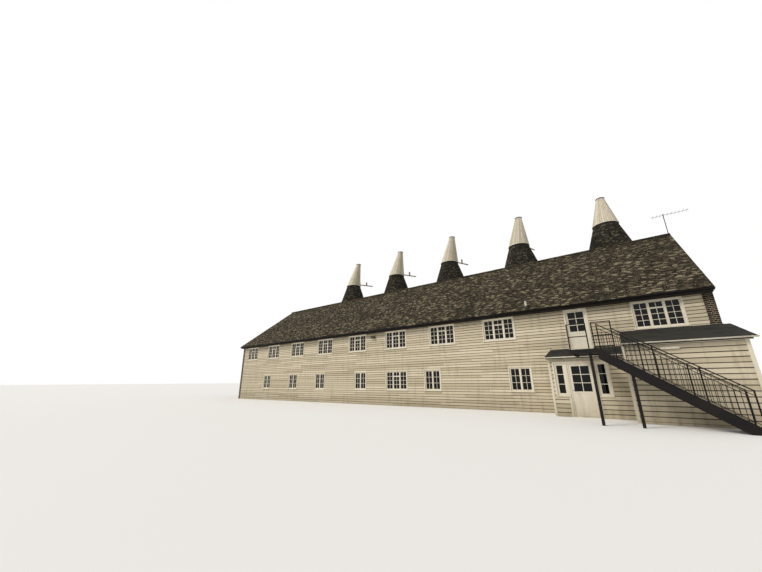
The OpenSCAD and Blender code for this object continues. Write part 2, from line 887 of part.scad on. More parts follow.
// Cuts that part a ring into eight, with one part centred on the back
module ring_joints() {
    for (i = [0 : 3]) rotate([0, 0, 22.5 + 45 * i])
        translate([-far / 2, -joint_w / 2, -1]) cube([far, joint_w, far]);
}

module kiln_roof_inside() {
    rise = 400;
    translate([0, 0, kiln_eaves - rise])
        cylinder(r1 = kiln_foot_r - kiln_roof_t + rise * kiln_run,
            r2 = curb_r - kiln_roof_t, h = kiln_top_z - kiln_eaves + rise, $fn = 128);
}

module kiln_walls() {
    color("firebrick") at_kilns() difference() {
        intersection() {
            cylinder(r = kiln_r, h = kiln_eaves + 450, $fn = 128);
            union() {
                cylinder(r = kiln_r, h = kiln_eaves, $fn = 128);
                kiln_roof_inside();
            }
        }
        translate([0, 0, -1]) cylinder(r = kiln_inner_r, h = far, $fn = 128);
        ring_joints();
        for (level = [[lower_sill, lower_head], [upper_sill, upper_head]])
            wall_hole(0, kiln_window_w, level[0], level[1], kiln_inner_r - 100, kiln_r);
    }
}

module kiln_roofs() {
    color("dimgray") at_kilns() difference() {
        translate([0, 0, kiln_eaves])
            cylinder(r1 = kiln_foot_r, r2 = curb_r, h = kiln_top_z - kiln_eaves, $fn = 128);
        kiln_roof_inside();
        ring_joints();
    }
}

module kiln_curbs() {
    beam_w = 120;
    color("saddlebrown") at_kilns() difference() {
        union() {
            difference() {
                translate([0, 0, kiln_top_z]) cylinder(r = curb_r, h = curb_h);
                translate([0, 0, kiln_top_z - 1]) cylinder(r = curb_r - kiln_roof_t, h = far);
            }
            translate([-curb_r + kiln_roof_t / 2, -beam_w / 2, kiln_top_z])
                cube([2 * curb_r - kiln_roof_t, beam_w, beam_h]);
            translate([0, 0, kiln_top_z + beam_h - hub_h]) cylinder(r = hub_r, h = hub_h);
        }
        translate([0, 0, kiln_top_z + beam_h - spindle_depth])
            cylinder(r = spindle_r + spindle_play, h = far);
    }
}

// The skewed cone of a cowl, its foot on z = 0, leaning along +Y
module cowl_cone(height, inset) {
    hull() {
        cylinder(r = cowl_r - inset, h = 1, $fn = 48);
        translate([0, cowl_lean, height - 1]) cylinder(r = cowl_top_r - inset, h = 1, $fn = 48);
    }
}

module cowl_mouth(height) {
    head = height - 260;
    foot_w = 0.6 * cowl_r;
    head_w = 0.6 * cowl_top_r;
    along_y(cowl_r / 3, far / 4) polygon([
        [-foot_w, cowl_mouth_foot], [foot_w, cowl_mouth_foot], [head_w, head], [-head_w, head]
    ]);
}

module cowl(height) {
    ring_inner_r = cowl_r - 80;
    difference() {
        cowl_cone(height, 0);
        cowl_cone(height, cowl_t);
        cowl_mouth(height);
    }
    difference() {
        cylinder(r = cowl_r, h = cowl_ring_h, $fn = 180);
        translate([0, 0, -1]) cylinder(r = ring_inner_r, h = far, $fn = 180);
    }
    translate([-ring_inner_r - 20, -cowl_bar_w / 2, 0])
        cube([2 * ring_inner_r + 40, cowl_bar_w, cowl_ring_h]);
    translate([0, 0, spindle_foot]) cylinder(r = spindle_r, h = cowl_ring_h - spindle_foot);
    translate([0, cowl_lean, height]) cylinder(r = cap_r, h = cap_h);
}

module vane(height) {
    fin_y = cowl_r + vane_reach * 0.5;
    difference() {
        union() {
            translate([-vane_t / 2, cowl_r / 2, vane_z])
                cube([vane_t, cowl_r / 2 + vane_reach, vane_h]);
            translate([-vane_t / 2, fin_y - 90, vane_z]) cube([vane_t, 180, 560]);
        }
        cowl_cone(height, 0);
    }
}

module at_cowl(i) {
    translate([kiln_x[i - 1], kiln_y, cowl_foot]) rotate([0, 0, -cowl_turn - cowl_heading[i - 1]])
        children();
}

module cowl_1() {
    color("white") at_cowl(1) cowl(cowl_h);
}

module cowl_2() {
    color("white") at_cowl(2) cowl(cowl_h);
}

module cowl_3() {
    color("white") at_cowl(3) cowl(cowl_h);
}

module cowl_4() {
    color("white") at_cowl(4) cowl(cowl_h);
}

module cowl_5() {
    color("white") at_cowl(5) cowl(end_cowl_h);
}

module vane_1() {
    color("white") at_cowl(1) vane(cowl_h);
}

module vane_2() {
    color("white") at_cowl(2) vane(cowl_h);
}

module vane_3() {
    color("white") at_cowl(3) vane(cowl_h);
}

module vane_4() {
    color("white") at_cowl(4) vane(cowl_h);
}

module vane_5() {
    color("white") at_cowl(5) vane(end_cowl_h);
}

// Aerial on the right end of the ridge
module aerial() {
    mast_x = half_length + verge_reach - 60;
    foot = ridge_height + ridge_r / 2;
    boom_z = foot + mast_h - 80;
    boom_shift = 280;
    color("silver") translate([mast_x, 0, foot]) {
        cylinder(r = 20, h = mast_h, $fn = 16);
        translate([boom_shift, 0, boom_z - foot]) rotate([0, 90, 0]) {
            translate([0, 0, -boom_l / 2]) cylinder(r = 10, h = boom_l, $fn = 16);
            for (i = [0 : 9]) translate([0, -260, -boom_l / 2 + 60 + i * (boom_l - 120) / 9])
                rotate([-90, 0, 0]) cylinder(r = 5, h = 520, $fn = 12);
        }
    }
}

// Short vent pipe that stands on the front roof above the eaves
module vent_pipe() {
    vent_x = porch_left - 880;
    vent_y = front_y - 100;
    foot_z = roof_top(vent_y);
    color("white") difference() {
        translate([vent_x, vent_y, foot_z - 300]) cylinder(r = vent_r, h = vent_top - foot_z + 300);
        along_x(far) polygon([
            [-far, roof_top(-far)], [0, roof_top(0)], [0, -far], [-far, -far]
        ]);
    }
}

// A lamp high on the front wall and a batten light under the store's gutter
module wall_lamps() {
    lamp_x = lower_wide_x - 1850;
    lamp_z = upper_head - 340;
    color("black") block(lamp_x - lamp_w / 2, lamp_x + lamp_w / 2, front_y - lamp_out, front_y,
        lamp_z, lamp_z + lamp_h);
    batten_x = store_left + store_length / 3 + 10;
    batten_z = store_roof_low - 280;
    color("white") block(batten_x, batten_x + batten_l, store_y - batten_out, store_y,
        batten_z, batten_z + batten_h);
}

ground_floor();
first_floor();
front_wall_lower_left();
front_wall_lower_right();
doorway_lintel();
front_wall_upper();
rear_wall();
left_gable_wall();
right_gable_wall();
front_roof();
rear_roof();
ridge_tiles();
eaves_boards();
gutters();
ground_window_frames();
first_floor_window_frames();
ground_window_glass();
first_floor_window_glass();
upper_door_frame();
upper_door();
upper_door_glass();
porch_front_wall();
porch_front_head();
porch_end_wall();
porch_roof();
sidelight_frames();
door_frame();
entrance_door();
entrance_door_glass();
door_handles();
store_front_wall();
store_end_walls();
store_roof();
landing_deck();
landing_railings();
stair_strings();
stair_treads();
stair_railings();
props();
kiln_walls();
kiln_roofs();
kiln_curbs();
cowl_1();
cowl_2();
cowl_3();
cowl_4();
cowl_5();
vane_1();
vane_2();
vane_3();
vane_4();
vane_5();
aerial();
vent_pipe();
wall_lamps();
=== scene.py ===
# Oast house: boarded range, lean-tos, outside stair and five tiled kilns, dressed over the fixed frame.
import math

import bmesh
import bpy
import numpy as np
from mathutils import Euler, Matrix, Vector


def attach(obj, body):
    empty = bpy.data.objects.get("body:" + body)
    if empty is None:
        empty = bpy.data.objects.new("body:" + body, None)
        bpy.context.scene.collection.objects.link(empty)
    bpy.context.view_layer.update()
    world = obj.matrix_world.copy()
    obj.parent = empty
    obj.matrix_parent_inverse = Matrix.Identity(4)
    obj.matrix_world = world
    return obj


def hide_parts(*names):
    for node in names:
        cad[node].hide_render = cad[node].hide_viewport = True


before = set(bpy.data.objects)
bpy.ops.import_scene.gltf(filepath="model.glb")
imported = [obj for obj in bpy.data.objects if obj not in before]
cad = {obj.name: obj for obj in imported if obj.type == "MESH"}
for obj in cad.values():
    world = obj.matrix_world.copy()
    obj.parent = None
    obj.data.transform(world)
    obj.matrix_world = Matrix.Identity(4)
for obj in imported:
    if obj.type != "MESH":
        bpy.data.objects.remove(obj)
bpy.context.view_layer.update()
scene = bpy.context.scene
print("frame:", len(cad), "nodes")


# Helpers
def hexColor(code):  # an sRGB colour as the linear values that the shader wants
    parts = [int(code[i:i + 2], 16) / 255 for i in (1, 3, 5)]
    return [p / 12.92 if p <= 0.04045 else ((p + 0.055) / 1.055) ** 2.4 for p in parts] + [1.0]


def addNode(tree, kind, inputs=None, **settings):  # inputs: socket name or number, to a value or a socket
    node = tree.nodes.new(kind)
    for key, value in settings.items():
        setattr(node, key, value)
    for key, value in (inputs or {}).items():
        if isinstance(value, bpy.types.NodeSocket):
            tree.links.new(value, node.inputs[key])
        else:
            node.inputs[key].default_value = value
    return node


def startMaterial(name, **values):  # returns the material, its tree, its shader and its place in metres
    material = bpy.data.materials.new(name)
    material.use_nodes = True
    tree = material.node_tree
    shader = tree.nodes["Principled BSDF"]
    for key, value in values.items():
        shader.inputs[key.replace("_", " ")].default_value = value
    place = addNode(tree, "ShaderNodeTexCoord").outputs["Object"]
    return material, tree, shader, place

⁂

Output exactly the lines running from the line containing "if empty is" through the line containing "bpy.data.objects.remove(obj)", and only those lines.

SOLUTION FOR THIS EXERCISE
    if empty is None:
        empty = bpy.data.objects.new("body:" + body, None)
        bpy.context.scene.collection.objects.link(empty)
    bpy.context.view_layer.update()
    world = obj.matrix_world.copy()
    obj.parent = empty
    obj.matrix_parent_inverse = Matrix.Identity(4)
    obj.matrix_world = world
    return obj


def hide_parts(*names):
    for node in names:
        cad[node].hide_render = cad[node].hide_viewport = True


before = set(bpy.data.objects)
bpy.ops.import_scene.gltf(filepath="model.glb")
imported = [obj for obj in bpy.data.objects if obj not in before]
cad = {obj.name: obj for obj in imported if obj.type == "MESH"}
for obj in cad.values():
    world = obj.matrix_world.copy()
    obj.parent = None
    obj.data.transform(world)
    obj.matrix_world = Matrix.Identity(4)
for obj in imported:
    if obj.type != "MESH":
        bpy.data.objects.remove(obj)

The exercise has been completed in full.